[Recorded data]
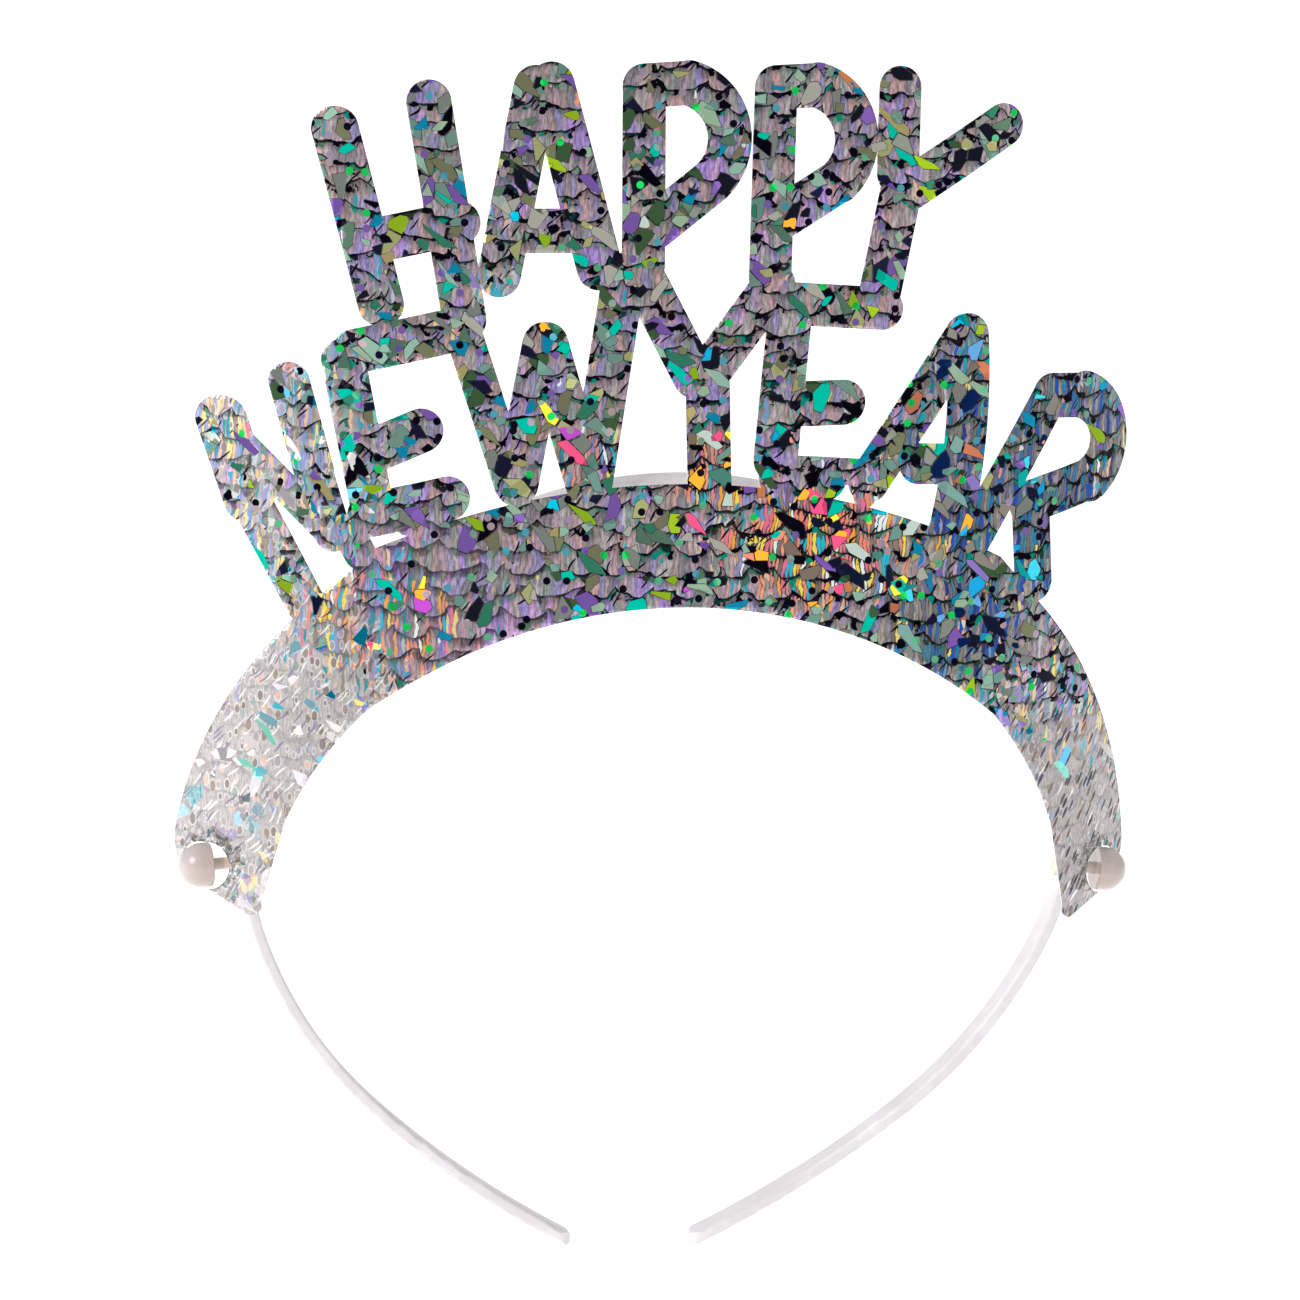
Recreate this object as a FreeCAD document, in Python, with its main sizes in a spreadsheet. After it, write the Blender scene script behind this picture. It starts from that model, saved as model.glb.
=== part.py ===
"""New year party headband: a springy plastic hair band that carries a die-cut, foil-faced card tiara.

The band is an open hoop in the XZ plane with its two tips at the bottom. A dome-headed stud stands out
of each side of it, and the bent card hangs on both studs by an oval hole in each of its ends, so that
it tilts about the line through the studs. At rest the card leans back against the front of the band.

Frame: millimetres, +Z up, -Y to the front, and the origin midway between the two studs, which is also
the middle of the head opening.
"""
import FreeCAD, Part
import math
import os

V = FreeCAD.Vector

SAME_LENGTH = 1e-6  # lengths that differ by less are equal
LEAST_VOLUME = 1e-3  # a cut that takes off less than this has missed

# ---------------------------------------------------------------------------------- driving dimensions
SIZES = [
    # hair band: tangent arcs from the crown to the tip, the same on both sides
    ("crown_radius", 69.0, "centre line radius over the top"),
    ("crown_angle", 64.5, "degrees swept by the crown arc on each side"),
    ("shoulder_radius", 42.0, "tighter bend beside the head"),
    ("shoulder_angle", 49.0, "degrees swept"),
    ("cheek_radius", 74.0, "bend below the studs"),
    ("cheek_angle", 26.0, "degrees swept"),
    ("tail_radius", 166.0, "nearly straight lower arm"),
    ("tail_angle", 13.5, "degrees swept"),
    ("crown_height", 62.0, "centre line at the top, above the stud axis"),
    ("band_width", 4.4, "front to back"),
    ("band_thickness", 2.0, "across the strip"),
    ("band_edge_round", 0.6, "rounding of the long edges"),
    # studs, square to the band, with lengths from the band's centre line outwards
    ("stud_splay", 5.5, "degrees that the studs point below level"),
    ("stem_radius", 0.95, "plain shank of the stud"),
    ("stem_clearance", 0.03, "gap round the shank in the band"),
    ("rivet_radius", 1.7, "flat head inside the band"),
    ("rivet_thickness", 0.6, "flat head inside the band"),
    ("rivet_gap", 0.05, "flat head to the hollow inner face of the band"),
    ("dome_face", 5.2, "flat side of the dome"),
    ("dome_radius", 3.45, "dome head"),
    ("dome_skirt", 1.6, "straight part of the dome head"),
    ("dome_rim_round", 0.3, "rounding of the rim of the flat side"),
    # card tiara, bent round a vertical roller: a flat front and two tighter sides
    ("front_bend", 700.0, "bend radius of the middle of the card"),
    ("front_half_run", 38.0, "length along the card from its middle to the side bends"),
    ("side_bend", 62.0, "bend radius of the two sides"),
    ("card_reach", 72.0, "how far out the card's face passes the stud's dome"),
    ("card_forward", 0.9, "how far the card's face is in front of the stud axis there"),
    ("card_end", 78.0, "how far out the bent sheet is made before it is cut"),
    ("film_thickness", 0.1, "laminated foil face"),
    ("board_thickness", 0.3, "card behind the foil"),
    ("card_lean", 8.0, "degrees that the card leans back at rest"),
    ("hole_radius", 3.65, "oval stud hole in each end of the card"),
    ("hole_front", 0.1, "front centre of the oval, outwards along the card from card_reach"),
    ("hole_back", 1.3, "rear centre of the oval, likewise"),
    ("hole_rise", 0.0, "hole centre above the stud axis"),
    ("sheet_top", 135.0, "height of the bent sheet before it is cut"),
    ("sheet_bottom", 15.0, "depth of the bent sheet below the stud axis before it is cut"),
    # crescent under the letters
    ("crescent_top", 61.5, "upper edge at the middle"),
    ("crescent_top_radius", 120.0, "upper edge"),
    ("crescent_low", 42.4, "lower edge at the middle"),
    ("crescent_low_radius", 84.0, "lower edge"),
    ("crescent_shoulder", 50.0, "half width at which both edges turn down into the ends"),
    # letters: round-ended strokes
    ("stroke_radius", 3.4, "half width of a letter stroke"),
]

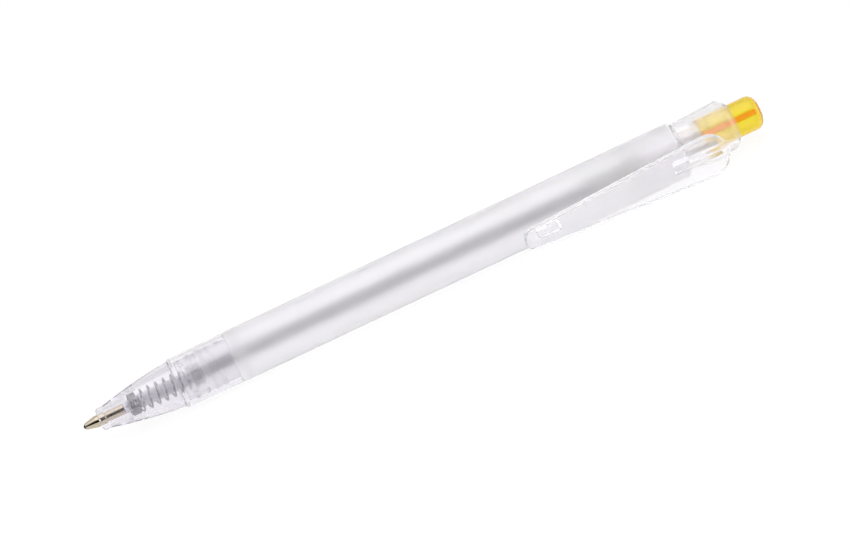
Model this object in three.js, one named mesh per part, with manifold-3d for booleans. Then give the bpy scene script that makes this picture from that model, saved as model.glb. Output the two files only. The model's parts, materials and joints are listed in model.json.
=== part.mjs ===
// A retractable ballpoint pen, built as its real pieces.
// Millimetres, the pen's axis along X with the writing point towards -X, +Z up.
// It is drawn as it lies on a table with the point out: the barrel and the clip's root both touch down.
// Inside the source every station x is measured from the writing point, and the last lines centre the pen.

import * as THREE from 'three';
import { mergeVertices } from 'three/addons/utils/BufferGeometryUtils.js';
import Module from 'manifold-3d';

const wasm = await Module();
wasm.setup();

// Clearances
const pressGap = 0.1;      // beside a piece that is pressed or screwed in
const slideGap = 0.15;     // beside a piece that slides or turns
const seatGap = 0.3;       // before a seat
const seamGap = 0.12;      // the fine line between two casings
const rootBite = 0.4;      // how deep the root of a rib or a web sits in what carries it

// Travel
const tipOut = 3.17;       // the point stands this far out of the mouth when writing
const clickTravel = 5.0;   // from writing to retracted
const pressTravel = 1.5;   // the further push that frees the latch
const clickTurn = Math.PI / 4;   // the rotor turns this much on one click travel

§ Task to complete
Every line of the records above needs to be given again exactly.

§ Task response
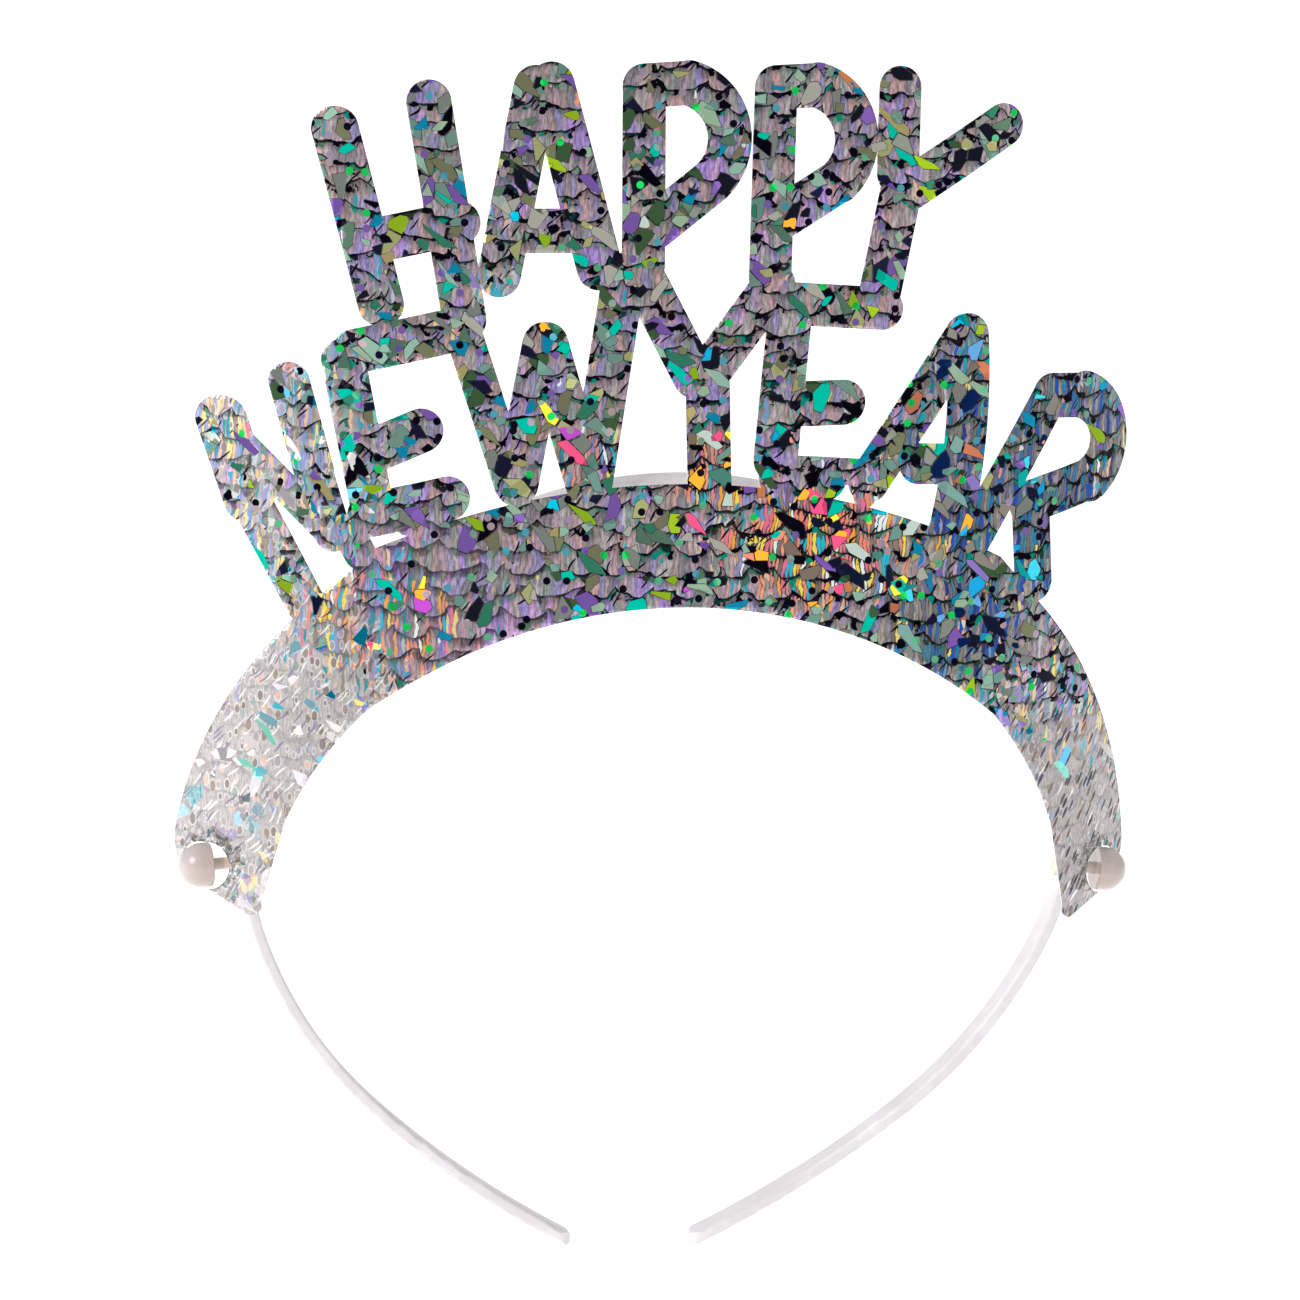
Recreate this object as a FreeCAD document, in Python, with its main sizes in a spreadsheet. After it, write the Blender scene script behind this picture. It starts from that model, saved as model.glb.
=== part.py ===
"""New year party headband: a springy plastic hair band that carries a die-cut, foil-faced card tiara.

The band is an open hoop in the XZ plane with its two tips at the bottom. A dome-headed stud stands out
of each side of it, and the bent card hangs on both studs by an oval hole in each of its ends, so that
it tilts about the line through the studs. At rest the card leans back against the front of the band.

Frame: millimetres, +Z up, -Y to the front, and the origin midway between the two studs, which is also
the middle of the head opening.
"""
import FreeCAD, Part
import math
import os

V = FreeCAD.Vector

SAME_LENGTH = 1e-6  # lengths that differ by less are equal
LEAST_VOLUME = 1e-3  # a cut that takes off less than this has missed

# ---------------------------------------------------------------------------------- driving dimensions
SIZES = [
    # hair band: tangent arcs from the crown to the tip, the same on both sides
    ("crown_radius", 69.0, "centre line radius over the top"),
    ("crown_angle", 64.5, "degrees swept by the crown arc on each side"),
    ("shoulder_radius", 42.0, "tighter bend beside the head"),
    ("shoulder_angle", 49.0, "degrees swept"),
    ("cheek_radius", 74.0, "bend below the studs"),
    ("cheek_angle", 26.0, "degrees swept"),
    ("tail_radius", 166.0, "nearly straight lower arm"),
    ("tail_angle", 13.5, "degrees swept"),
    ("crown_height", 62.0, "centre line at the top, above the stud axis"),
    ("band_width", 4.4, "front to back"),
    ("band_thickness", 2.0, "across the strip"),
    ("band_edge_round", 0.6, "rounding of the long edges"),
    # studs, square to the band, with lengths from the band's centre line outwards
    ("stud_splay", 5.5, "degrees that the studs point below level"),
    ("stem_radius", 0.95, "plain shank of the stud"),
    ("stem_clearance", 0.03, "gap round the shank in the band"),
    ("rivet_radius", 1.7, "flat head inside the band"),
    ("rivet_thickness", 0.6, "flat head inside the band"),
    ("rivet_gap", 0.05, "flat head to the hollow inner face of the band"),
    ("dome_face", 5.2, "flat side of the dome"),
    ("dome_radius", 3.45, "dome head"),
    ("dome_skirt", 1.6, "straight part of the dome head"),
    ("dome_rim_round", 0.3, "rounding of the rim of the flat side"),
    # card tiara, bent round a vertical roller: a flat front and two tighter sides
    ("front_bend", 700.0, "bend radius of the middle of the card"),
    ("front_half_run", 38.0, "length along the card from its middle to the side bends"),
    ("side_bend", 62.0, "bend radius of the two sides"),
    ("card_reach", 72.0, "how far out the card's face passes the stud's dome"),
    ("card_forward", 0.9, "how far the card's face is in front of the stud axis there"),
    ("card_end", 78.0, "how far out the bent sheet is made before it is cut"),
    ("film_thickness", 0.1, "laminated foil face"),
    ("board_thickness", 0.3, "card behind the foil"),
    ("card_lean", 8.0, "degrees that the card leans back at rest"),
    ("hole_radius", 3.65, "oval stud hole in each end of the card"),
    ("hole_front", 0.1, "front centre of the oval, outwards along the card from card_reach"),
    ("hole_back", 1.3, "rear centre of the oval, likewise"),
    ("hole_rise", 0.0, "hole centre above the stud axis"),
    ("sheet_top", 135.0, "height of the bent sheet before it is cut"),
    ("sheet_bottom", 15.0, "depth of the bent sheet below the stud axis before it is cut"),
    # crescent under the letters
    ("crescent_top", 61.5, "upper edge at the middle"),
    ("crescent_top_radius", 120.0, "upper edge"),
    ("crescent_low", 42.4, "lower edge at the middle"),
    ("crescent_low_radius", 84.0, "lower edge"),
    ("crescent_shoulder", 50.0, "half width at which both edges turn down into the ends"),
    # letters: round-ended strokes
    ("stroke_radius", 3.4, "half width of a letter stroke"),
]

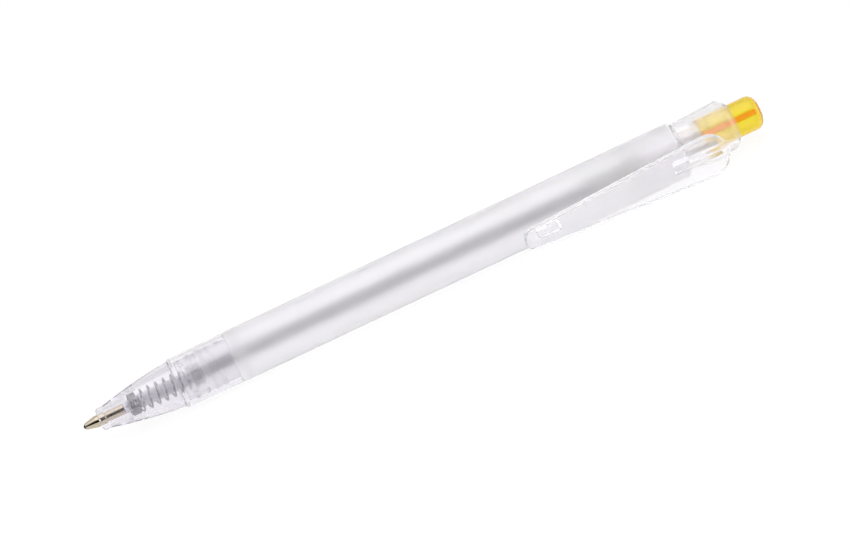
Model this object in three.js, one named mesh per part, with manifold-3d for booleans. Then give the bpy scene script that makes this picture from that model, saved as model.glb. Output the two files only. The model's parts, materials and joints are listed in model.json.
=== part.mjs ===
// A retractable ballpoint pen, built as its real pieces.
// Millimetres, the pen's axis along X with the writing point towards -X, +Z up.
// It is drawn as it lies on a table with the point out: the barrel and the clip's root both touch down.
// Inside the source every station x is measured from the writing point, and the last lines centre the pen.

import * as THREE from 'three';
import { mergeVertices } from 'three/addons/utils/BufferGeometryUtils.js';
import Module from 'manifold-3d';

const wasm = await Module();
wasm.setup();

// Clearances
const pressGap = 0.1;      // beside a piece that is pressed or screwed in
const slideGap = 0.15;     // beside a piece that slides or turns
const seatGap = 0.3;       // before a seat
const seamGap = 0.12;      // the fine line between two casings
const rootBite = 0.4;      // how deep the root of a rib or a web sits in what carries it

// Travel
const tipOut = 3.17;       // the point stands this far out of the mouth when writing
const clickTravel = 5.0;   // from writing to retracted
const pressTravel = 1.5;   // the further push that frees the latch
const clickTurn = Math.PI / 4;   // the rotor turns this much on one click travel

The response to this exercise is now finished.